## PROVIDED MATERIAL
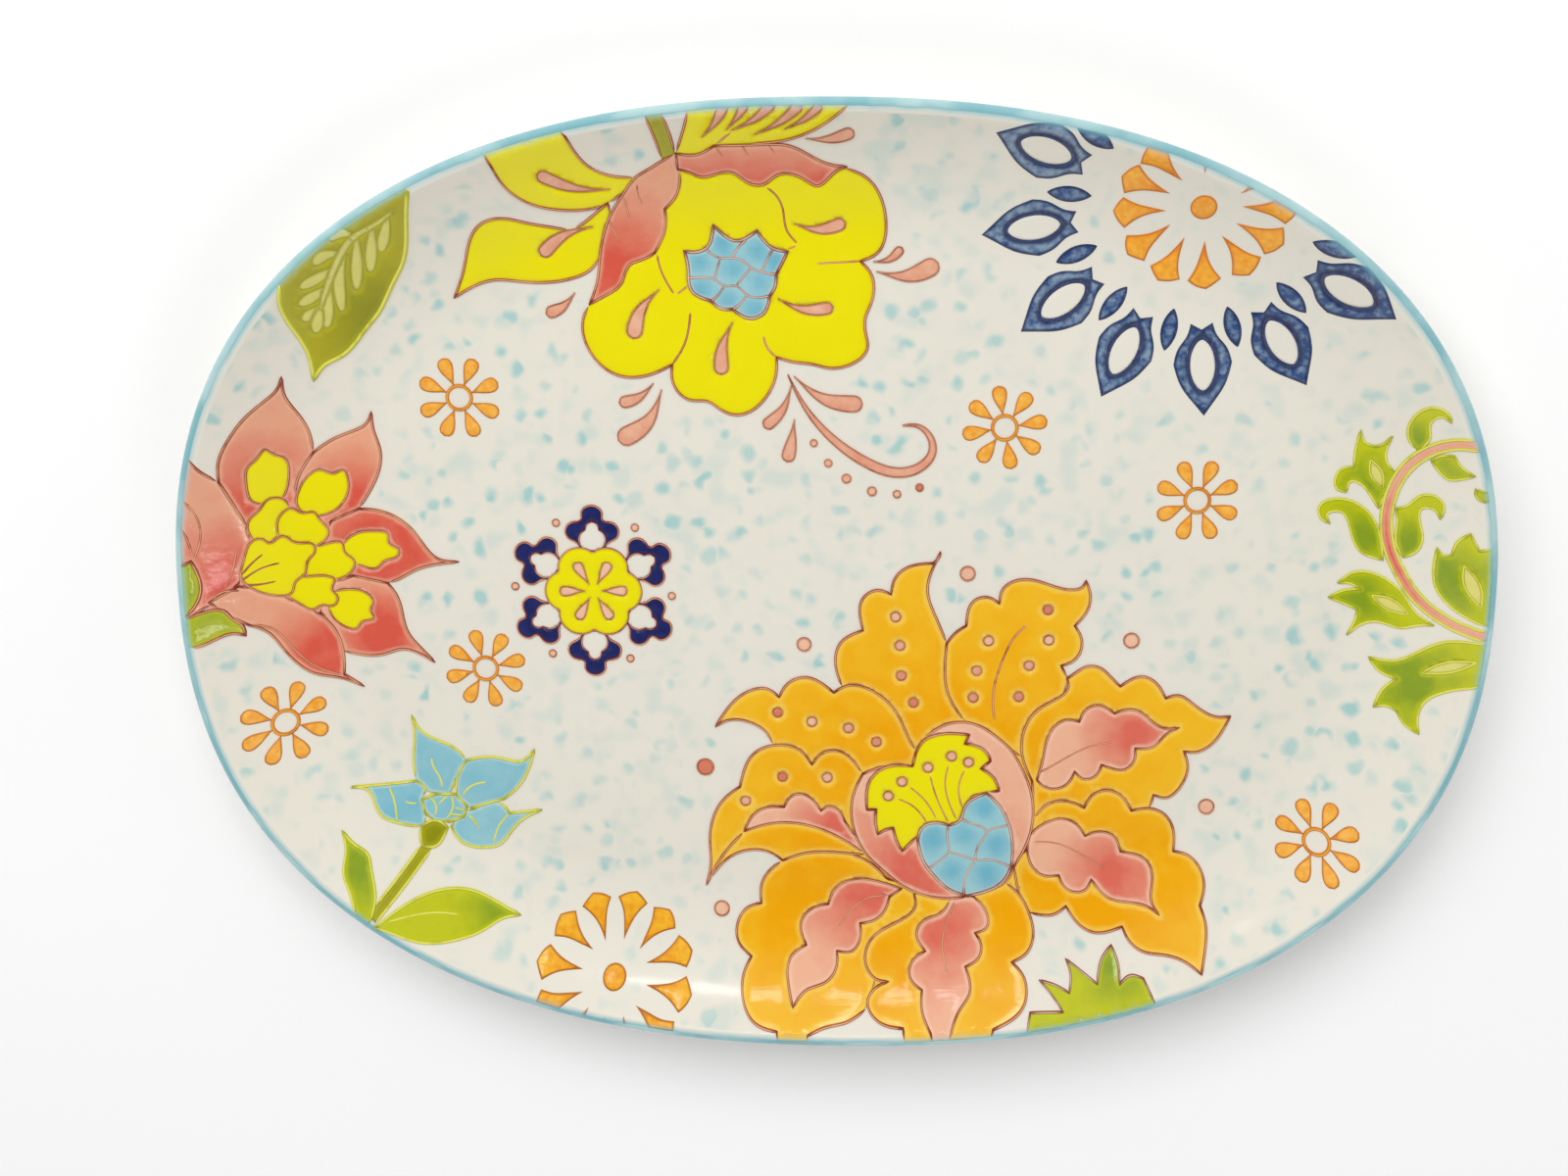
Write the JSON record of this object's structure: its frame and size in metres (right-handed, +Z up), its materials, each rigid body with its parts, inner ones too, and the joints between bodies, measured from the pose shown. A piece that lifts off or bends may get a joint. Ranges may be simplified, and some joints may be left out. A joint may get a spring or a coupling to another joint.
{
  "type": "china serving platter",
  "caption": "Oval dished china serving platter on a foot ring, with raised slip-line flowers filled with coloured glazes.",
  "frame": {"origin": "under the centre of the platter, on the plane that the foot ring stands on", "axes": "+X along the platter's length, +Y across its width towards the side drawn as the top, +Z up out of the dish"},
  "size_m": [0.4058, 0.3034, 0.0318],
  "materials": {
    "ivory_glaze": "glossy fired glaze",
    "bare_foot": "dry, bare fired clay",
    "turquoise_glaze": "glossy fired glaze",
    "lemon_glaze": "glossy fired glaze",
    "coral_glaze": "glossy fired glaze",
    "blue_glaze": "glossy fired glaze",
    "olive_glaze": "glossy fired glaze",
    "salmon_glaze": "glossy fired glaze",
    "brown_slip": "glossy fired glaze",
    "lime_glaze": "glossy fired glaze",
    "amber_glaze": "glossy fired glaze",
    "lime_slip": "glossy fired glaze",
    "navy_glaze": "glossy fired glaze",
    "slate_glaze": "glossy fired glaze"
  },
  "bodies": {
    "root": {"platter_body": "ivory_glaze", "foot_ring": "bare_foot", "rim_band": "turquoise_glaze", "yellow_bloom_petals": "lemon_glaze", "yellow_bloom_sepals": "coral_glaze", "yellow_bloom_berries": "blue_glaze", "yellow_bloom_leaves": "lemon_glaze", "yellow_bloom_stem": "olive_glaze", "yellow_bloom_drops": "salmon_glaze", "yellow_bloom_slip": "brown_slip", "spray_drops": "salmon_glaze", "spray_curl": "salmon_glaze", "spray_dots": "salmon_glaze", "coral_bloom_petals": "coral_glaze", "coral_bloom_stamens": "lemon_glaze", "coral_bloom_leaves": "lime_glaze", "coral_bloom_slip": "brown_slip", "orange_bloom_petals": "amber_glaze", "orange_bloom_inner_leaves": "coral_glaze", "orange_bloom_throat": "coral_glaze", "orange_bloom_fan": "lemon_glaze", "orange_bloom_berries": "blue_glaze", "orange_bloom_dots": "salmon_glaze", "orange_bloom_slip": "brown_slip", "green_tuft": "lime_glaze", "scattered_dots": "salmon_glaze", "blue_flower_petals": "blue_glaze", "blue_flower_calyx_stem": "olive_glaze", "blue_flower_leaves": "lime_glaze", "blue_flower_slip": "lime_slip", "star_rosette_centre": "lemon_glaze", "star_rosette_points": "navy_glaze", "navy_rosette_petals": "slate_glaze", "navy_rosette_lozenges": "navy_glaze", "navy_rosette_flares": "amber_glaze", "orange_rosette_flares": "amber_glaze", "olive_leaf": "olive_glaze", "olive_leaf_veins": "lime_slip", "vine_stem": "coral_glaze", "vine_leaves": "lime_glaze", "daisy_petals": "amber_glaze", "daisy_rings": "amber_glaze"}
  },
  "joints": []
}
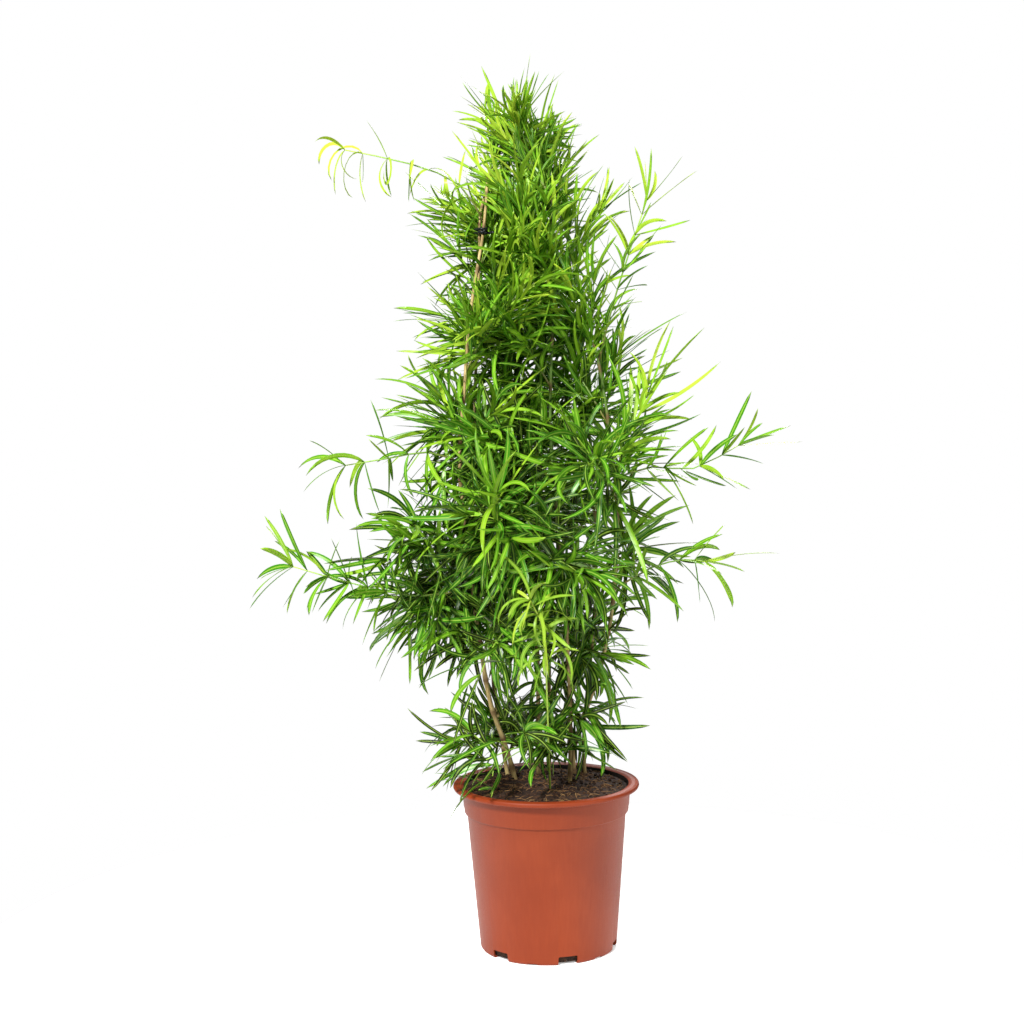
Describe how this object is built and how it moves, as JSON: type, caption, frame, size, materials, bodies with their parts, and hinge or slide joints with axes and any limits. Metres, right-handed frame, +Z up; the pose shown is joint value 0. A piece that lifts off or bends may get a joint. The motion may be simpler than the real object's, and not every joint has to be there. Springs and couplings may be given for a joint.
{
  "type": "potted sicklethorn asparagus",
  "caption": "Tall climbing foliage plant with clustered narrow sickle-shaped cladodes on woody canes, standing in a round plastic nursery pot filled with peat.",
  "frame": {"origin": "the middle of the flat underside of the pot", "axes": "+Z up along the pot's axis, -Y towards the front of the plant, +X to its right seen from the front"},
  "size_m": [0.5465, 0.4194, 0.8946],
  "materials": {
    "pot": "moulded polypropylene, terracotta coloured, satin",
    "soil": null,
    "tie": "black soft plastic plant tie",
    "bark": "pale tan woody stem with darker joints, dry",
    "leaf": null,
    "young_leaf": null
  },
  "bodies": {
    "root": {"pot": "pot", "soil": "soil", "plant_tie": "tie", "cane_left": "bark", "cane_right": "bark", "cane_twin": "bark", "cane_centre": "bark", "cane_back": "bark", "cane_left_back": "bark", "cane_front": "bark", "spray_left_1": "leaf", "spray_left_2": "leaf", "spray_left_3": "leaf", "spray_left_4": "leaf", "spray_left_5": "leaf", "spray_left_6": "leaf", "spray_left_7": "leaf", "spray_right_1": "leaf", "spray_right_2": "leaf", "spray_right_3": "leaf", "spray_right_4": "leaf", "spray_right_5": "leaf", "spray_right_6": "leaf", "spray_twin_1": "leaf", "spray_twin_2": "leaf", "spray_twin_3": "leaf", "spray_twin_4": "leaf", "spray_twin_5": "leaf", "spray_centre_1": "leaf", "spray_centre_2": "leaf", "spray_centre_3": "leaf", "spray_centre_4": "leaf", "spray_centre_5": "leaf", "spray_centre_6": "leaf", "spray_back_1": "leaf", "spray_back_2": "leaf", "spray_back_3": "leaf", "spray_back_4": "leaf", "spray_back_5": "leaf", "spray_back_6": "leaf", "spray_left_back_1": "leaf", "spray_left_back_2": "leaf", "spray_left_back_3": "leaf", "spray_left_back_4": "leaf", "spray_left_back_5": "leaf", "spray_front_1": "leaf", "spray_front_2": "leaf", "spray_front_3": "leaf", "spray_front_4": "leaf", "spray_front_5": "leaf", "spray_front_6": "leaf", "spray_front_7": "leaf", "top_left_shoot": "leaf", "left_shoot": "leaf", "far_left_shoot": "leaf", "right_shoot": "leaf", "upper_right_shoot": "leaf", "top_right_shoot": "leaf", "low_right_shoot": "leaf", "young_shoot": "young_leaf"}
  },
  "joints": []
}
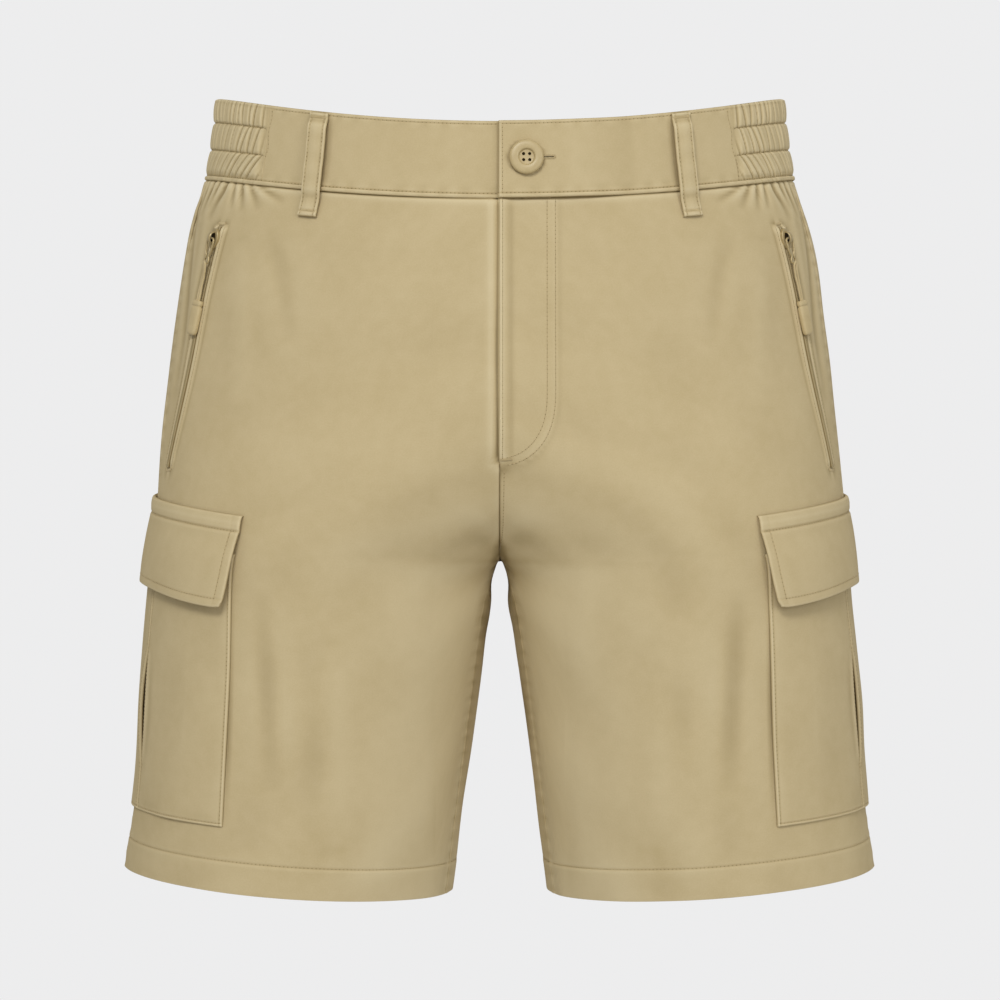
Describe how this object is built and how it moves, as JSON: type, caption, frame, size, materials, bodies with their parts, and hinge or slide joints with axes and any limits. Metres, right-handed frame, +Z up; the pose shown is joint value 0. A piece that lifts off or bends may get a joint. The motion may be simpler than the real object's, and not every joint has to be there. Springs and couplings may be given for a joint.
{
  "type": "cargo shorts",
  "caption": "Knee-length cargo shorts filled out as if worn, with a part elastic waistband, belt loops, zip side pockets and flapped thigh pockets.",
  "frame": {"origin": "middle of the waist opening, at the height of its sides, where the wearer's waist holds the shorts", "axes": "+Z up along the wearer, -Y to the front, +X to the wearer's left"},
  "size_m": [0.462, 0.2564, 0.49],
  "materials": {
    "cloth": "khaki cotton twill, matt, with a faint soft sheen",
    "zip_tape": "khaki woven tape with moulded coil teeth",
    "button": "khaki polyester, satin",
    "zip_metal": "khaki lacquered metal, semi-gloss",
    "zip_pull": "khaki lacquered wire frame, cord and soft moulded grip"
  },
  "bodies": {
    "garment": {"front_left": "cloth", "front_right": "cloth", "back_left": "cloth", "back_right": "cloth", "waistband_front_left": "cloth", "waistband_front_right": "cloth", "waistband_back": "cloth", "waistband_elastic_left": "cloth", "waistband_elastic_right": "cloth", "belt_loop_front_left": "cloth", "belt_loop_front_right": "cloth", "belt_loop_back_left": "cloth", "belt_loop_back_right": "cloth", "belt_loop_back_centre": "cloth", "button": "button", "zip_tape_left": "zip_tape", "zip_tape_right": "zip_tape", "zip_slider_left": "zip_metal", "zip_slider_right": "zip_metal", "cargo_pocket_front_left": "cloth", "cargo_pocket_front_right": "cloth", "cargo_pocket_rear_left": "cloth", "cargo_pocket_rear_right": "cloth", "cargo_flap_left": "cloth", "cargo_flap_right": "cloth"},
    "pull_left": {"zip_pull_left": "zip_pull"},
    "pull_right": {"zip_pull_right": "zip_pull"}
  },
  "joints": [
    {"name": "pull_left_hinge", "type": "hinge", "parent": "garment", "child": "pull_left", "pos_m": [0.17389, -0.05884, -0.09121], "axis": [-0.6431, -0.7386, -0.2021], "range_deg": [0, 140]},
    {"name": "pull_right_hinge", "type": "hinge", "parent": "garment", "child": "pull_right", "pos_m": [-0.17389, -0.05884, -0.09121], "axis": [-0.6431, 0.7386, 0.2021], "range_deg": [0, 140]}
  ]
}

## WRITTEN INSTRUCTION
Go through the records and copy each line with "from" in it.

## RESULT OF THIS EXERCISE
Write the JSON record of this object's structure: its frame and size in metres (right-handed, +Z up), its materials, each rigid body with its parts, inner ones too, and the joints between bodies, measured from the pose shown. A piece that lifts off or bends may get a joint. Ranges may be simplified, and some joints may be left out. A joint may get a spring or a coupling to another joint.
  "frame": {"origin": "the middle of the flat underside of the pot", "axes": "+Z up along the pot's axis, -Y towards the front of the plant, +X to its right seen from the front"},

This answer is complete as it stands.